The ALJ similarly erred in his analysis of plaintiff’s carpal tunnel syndrome (“CTS”). Plaintiff testified that he drops things frequently and has numbness or tingling in his hands nightly (Tr. 152). While the ALJ found that plaintiff has mild bilateral CTS (Tr. 130), he did not explain why he found that this impairment can be accommodated by limiting plaintiff “to frequent handling and fingering and avoidance of exposure to excessive vibration” (Tr. 134). The ALJ acknowledged the CTS diagnosis “based on the EMG results, ” but he did not make clear he was aware of the evidence that plaintiff sought “evaluation of bilateral hand pain and numbness for 4-5 years. He describes trigger fingers, locking of the fingers when he uses them in certain positions, and growths on the dorsal DIP joints of both hands” (Tr. 727). Nor did the ALJ acknowledge plaintiff’s hearing testimony that he wears braces on both wrists at night (Tr. 152). On remand, the ALJ must make more specific findings as to the nature and extent of the pain and numbness in plaintiff’s hands and wrists and include these findings in his RFC assessment and in his hypothetical questions to the VE.

The ALJ also erred in his evaluation of plaintiff’s headaches. Plaintiff testified that he experiences incapacitating migraines six to eight times per month (Tr. 170). The ALJ rejected this testimony, finding that plaintiff does not experience migraines “with such frequency or intensity that he would be unable to fulfill the obligations of a fulltime work schedule” (Tr. 134).[4] However, the reasons cited by the ALJ do not withstand scrutiny. The ALJ noted that plaintiff’s “headaches improved over the past several years after treatment of increased pressure in his head with VP shunt placement” (Tr. 709) and that “in 2010, the claimant had also reported that his headaches were significantly improved after he received better care for his sleep apnea” (Tr. 129).[5] Nonetheless, the fact that plaintiff’s headaches improved does not mean he has none, and the ALJ did not quantify the frequency, intensity or duration of the headaches plaintiff still has. Further, the ALJ apparently believed plaintiff has been prescribed just one headache medication (Fioricet) (Tr. 129), whereas in fact, according to physicians at the University of Michigan Headache and Neuropathic Pain Center, where plaintiff “was referred for evaluation of episodic migraine headaches” in January 2012, plaintiff

[f]or his headaches . . . has been taking gabapentin 200 milligrams t.i.d.
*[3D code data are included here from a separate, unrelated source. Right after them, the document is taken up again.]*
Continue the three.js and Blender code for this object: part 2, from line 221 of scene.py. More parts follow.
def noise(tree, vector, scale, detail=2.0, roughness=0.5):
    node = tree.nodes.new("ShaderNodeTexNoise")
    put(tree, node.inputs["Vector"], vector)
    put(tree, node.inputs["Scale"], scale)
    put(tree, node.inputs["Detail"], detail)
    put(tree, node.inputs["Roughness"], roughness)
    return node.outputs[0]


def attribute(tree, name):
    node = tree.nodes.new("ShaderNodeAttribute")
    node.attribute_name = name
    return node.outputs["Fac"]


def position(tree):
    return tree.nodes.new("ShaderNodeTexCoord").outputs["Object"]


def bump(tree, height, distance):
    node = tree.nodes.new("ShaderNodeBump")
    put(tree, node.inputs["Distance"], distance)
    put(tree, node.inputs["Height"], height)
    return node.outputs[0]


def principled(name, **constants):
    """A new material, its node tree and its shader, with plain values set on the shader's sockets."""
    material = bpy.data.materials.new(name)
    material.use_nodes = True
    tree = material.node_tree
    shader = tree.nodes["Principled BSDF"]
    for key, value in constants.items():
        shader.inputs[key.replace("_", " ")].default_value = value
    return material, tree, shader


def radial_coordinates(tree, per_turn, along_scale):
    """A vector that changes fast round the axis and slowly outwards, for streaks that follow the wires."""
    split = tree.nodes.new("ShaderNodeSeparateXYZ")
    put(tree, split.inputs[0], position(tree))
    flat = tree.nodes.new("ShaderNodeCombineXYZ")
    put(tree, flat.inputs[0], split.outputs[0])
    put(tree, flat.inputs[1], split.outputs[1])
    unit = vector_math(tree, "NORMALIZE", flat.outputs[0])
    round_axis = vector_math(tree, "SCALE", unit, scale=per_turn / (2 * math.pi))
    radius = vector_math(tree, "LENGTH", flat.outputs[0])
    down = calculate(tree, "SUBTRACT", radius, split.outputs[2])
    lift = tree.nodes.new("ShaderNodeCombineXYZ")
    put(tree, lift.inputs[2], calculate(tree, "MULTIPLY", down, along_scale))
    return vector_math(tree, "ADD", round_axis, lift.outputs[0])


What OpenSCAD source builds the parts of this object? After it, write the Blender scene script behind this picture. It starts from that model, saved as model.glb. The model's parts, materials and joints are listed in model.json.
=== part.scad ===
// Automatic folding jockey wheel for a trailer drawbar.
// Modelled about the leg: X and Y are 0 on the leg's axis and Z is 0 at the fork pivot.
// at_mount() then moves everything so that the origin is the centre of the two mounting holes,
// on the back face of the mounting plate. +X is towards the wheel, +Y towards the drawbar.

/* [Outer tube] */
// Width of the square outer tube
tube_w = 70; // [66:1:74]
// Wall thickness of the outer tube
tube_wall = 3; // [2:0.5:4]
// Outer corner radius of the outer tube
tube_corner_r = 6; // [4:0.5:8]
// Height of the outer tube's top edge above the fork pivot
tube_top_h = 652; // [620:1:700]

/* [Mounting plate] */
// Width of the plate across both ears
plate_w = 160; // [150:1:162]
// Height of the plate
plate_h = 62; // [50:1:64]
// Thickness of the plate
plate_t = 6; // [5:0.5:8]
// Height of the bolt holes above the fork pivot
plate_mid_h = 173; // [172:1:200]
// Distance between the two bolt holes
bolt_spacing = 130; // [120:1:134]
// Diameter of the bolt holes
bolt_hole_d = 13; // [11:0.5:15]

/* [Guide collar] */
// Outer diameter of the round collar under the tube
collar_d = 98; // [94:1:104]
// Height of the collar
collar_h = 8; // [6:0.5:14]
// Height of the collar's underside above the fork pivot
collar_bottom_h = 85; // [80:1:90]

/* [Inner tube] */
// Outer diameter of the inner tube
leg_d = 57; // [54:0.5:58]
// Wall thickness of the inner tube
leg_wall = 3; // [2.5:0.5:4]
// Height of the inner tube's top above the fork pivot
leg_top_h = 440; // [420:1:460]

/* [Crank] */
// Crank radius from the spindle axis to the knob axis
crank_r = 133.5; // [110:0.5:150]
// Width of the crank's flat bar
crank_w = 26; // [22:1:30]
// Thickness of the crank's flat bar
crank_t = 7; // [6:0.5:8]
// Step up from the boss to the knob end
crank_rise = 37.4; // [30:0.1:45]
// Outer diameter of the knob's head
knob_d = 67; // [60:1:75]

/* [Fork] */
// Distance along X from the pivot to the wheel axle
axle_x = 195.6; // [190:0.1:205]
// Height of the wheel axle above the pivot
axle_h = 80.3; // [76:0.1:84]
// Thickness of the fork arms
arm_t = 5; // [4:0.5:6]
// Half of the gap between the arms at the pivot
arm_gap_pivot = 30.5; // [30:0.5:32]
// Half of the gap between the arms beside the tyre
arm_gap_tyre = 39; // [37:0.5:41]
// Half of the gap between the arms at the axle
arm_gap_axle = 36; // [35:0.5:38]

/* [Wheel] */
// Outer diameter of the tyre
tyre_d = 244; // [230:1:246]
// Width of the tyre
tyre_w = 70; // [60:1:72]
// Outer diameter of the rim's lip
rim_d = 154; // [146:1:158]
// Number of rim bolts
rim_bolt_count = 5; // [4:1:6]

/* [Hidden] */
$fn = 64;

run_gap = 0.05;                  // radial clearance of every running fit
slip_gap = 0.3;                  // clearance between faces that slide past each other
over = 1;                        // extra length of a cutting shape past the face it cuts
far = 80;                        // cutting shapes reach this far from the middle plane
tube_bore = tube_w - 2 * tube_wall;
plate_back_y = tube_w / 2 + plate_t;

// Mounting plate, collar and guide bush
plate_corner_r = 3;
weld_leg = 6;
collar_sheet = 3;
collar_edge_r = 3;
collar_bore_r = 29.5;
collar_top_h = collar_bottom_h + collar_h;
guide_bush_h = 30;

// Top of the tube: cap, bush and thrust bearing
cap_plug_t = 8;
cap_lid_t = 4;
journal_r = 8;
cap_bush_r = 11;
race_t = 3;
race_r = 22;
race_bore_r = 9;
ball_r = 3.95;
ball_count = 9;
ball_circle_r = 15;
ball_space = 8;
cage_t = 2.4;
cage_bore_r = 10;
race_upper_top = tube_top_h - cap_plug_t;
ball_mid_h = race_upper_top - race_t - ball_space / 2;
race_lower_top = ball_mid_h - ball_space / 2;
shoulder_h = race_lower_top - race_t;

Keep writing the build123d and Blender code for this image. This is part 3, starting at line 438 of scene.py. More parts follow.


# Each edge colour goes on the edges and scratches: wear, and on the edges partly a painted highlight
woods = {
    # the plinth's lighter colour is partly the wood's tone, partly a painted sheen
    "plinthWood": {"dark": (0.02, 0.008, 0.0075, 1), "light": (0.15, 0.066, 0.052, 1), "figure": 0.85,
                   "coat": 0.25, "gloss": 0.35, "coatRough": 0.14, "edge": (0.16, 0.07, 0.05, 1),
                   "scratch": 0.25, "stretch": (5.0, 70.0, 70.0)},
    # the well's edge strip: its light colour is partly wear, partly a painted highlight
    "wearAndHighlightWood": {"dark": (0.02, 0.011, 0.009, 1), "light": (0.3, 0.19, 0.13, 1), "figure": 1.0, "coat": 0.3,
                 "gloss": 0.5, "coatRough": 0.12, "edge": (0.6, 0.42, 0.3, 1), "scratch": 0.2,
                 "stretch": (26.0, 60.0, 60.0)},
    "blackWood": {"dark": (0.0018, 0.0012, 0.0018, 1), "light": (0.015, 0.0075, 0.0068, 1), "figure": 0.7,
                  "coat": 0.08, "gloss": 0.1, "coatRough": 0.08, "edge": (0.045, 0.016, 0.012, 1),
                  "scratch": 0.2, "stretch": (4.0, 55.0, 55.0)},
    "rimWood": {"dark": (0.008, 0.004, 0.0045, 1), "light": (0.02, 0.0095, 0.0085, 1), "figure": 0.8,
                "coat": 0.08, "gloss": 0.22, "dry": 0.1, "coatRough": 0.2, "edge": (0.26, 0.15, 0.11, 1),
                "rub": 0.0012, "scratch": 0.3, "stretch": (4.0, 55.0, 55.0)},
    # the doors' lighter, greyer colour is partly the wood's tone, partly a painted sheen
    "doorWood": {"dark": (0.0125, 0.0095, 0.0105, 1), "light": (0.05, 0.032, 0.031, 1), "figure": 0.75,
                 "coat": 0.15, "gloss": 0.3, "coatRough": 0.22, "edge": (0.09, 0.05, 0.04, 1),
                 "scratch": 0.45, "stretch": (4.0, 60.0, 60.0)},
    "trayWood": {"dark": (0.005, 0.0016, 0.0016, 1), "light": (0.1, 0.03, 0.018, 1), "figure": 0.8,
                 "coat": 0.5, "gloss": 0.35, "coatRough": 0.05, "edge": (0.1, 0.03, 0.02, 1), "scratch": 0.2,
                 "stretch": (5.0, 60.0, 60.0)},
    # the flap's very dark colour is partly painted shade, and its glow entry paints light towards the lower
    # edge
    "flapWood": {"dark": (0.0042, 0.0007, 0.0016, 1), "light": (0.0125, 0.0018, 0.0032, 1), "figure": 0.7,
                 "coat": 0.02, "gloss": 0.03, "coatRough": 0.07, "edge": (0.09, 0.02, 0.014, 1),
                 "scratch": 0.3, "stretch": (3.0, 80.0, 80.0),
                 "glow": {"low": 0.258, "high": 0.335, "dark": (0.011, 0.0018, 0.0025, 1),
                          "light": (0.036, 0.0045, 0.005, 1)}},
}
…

He also takes Cymbalta 30 milligrams twice daily, mainly for mood stabilization, although also for its neuropathic pain properties. Mr. Jablonski uses a variety of different abortive medications including Fioricet, Vicodin, and Imitrex 100 milligrams. . . .

(Tr. 709.) Therefore, the ALJ’s assessment of plaintiff’s headaches appears to be based at least in part on a misperception of the record. On remand, the ALJ must make more specific findings about plaintiff’s headaches, and include these findings in his RFC assessment and in his hypothetical questions to the VE.

Finally, the Court notes that the ALJ failed to make findings regarding plaintiff’s incontinence, although at least one of the medical records indicates plaintiff has experienced both bowel and urinary incontinence with some frequency (see Tr. 712 [“bowel incontinence, perhaps once a month” reported in March 2012] and n.2, supra). On remand the ALJ must make findings as to the nature and frequency of this impairment and include these findings in his RFC assessment and in his hypothetical questions to the VE. Accordingly, IT IS ORDERED that defendant’s motion for summary judgment is denied.

IT IS FURTHER ORDERED that plaintiff’s motion for summary judgment is granted and this matter is hereby remanded for further proceedings as specified above. This is a sentence four remand under § 405(g).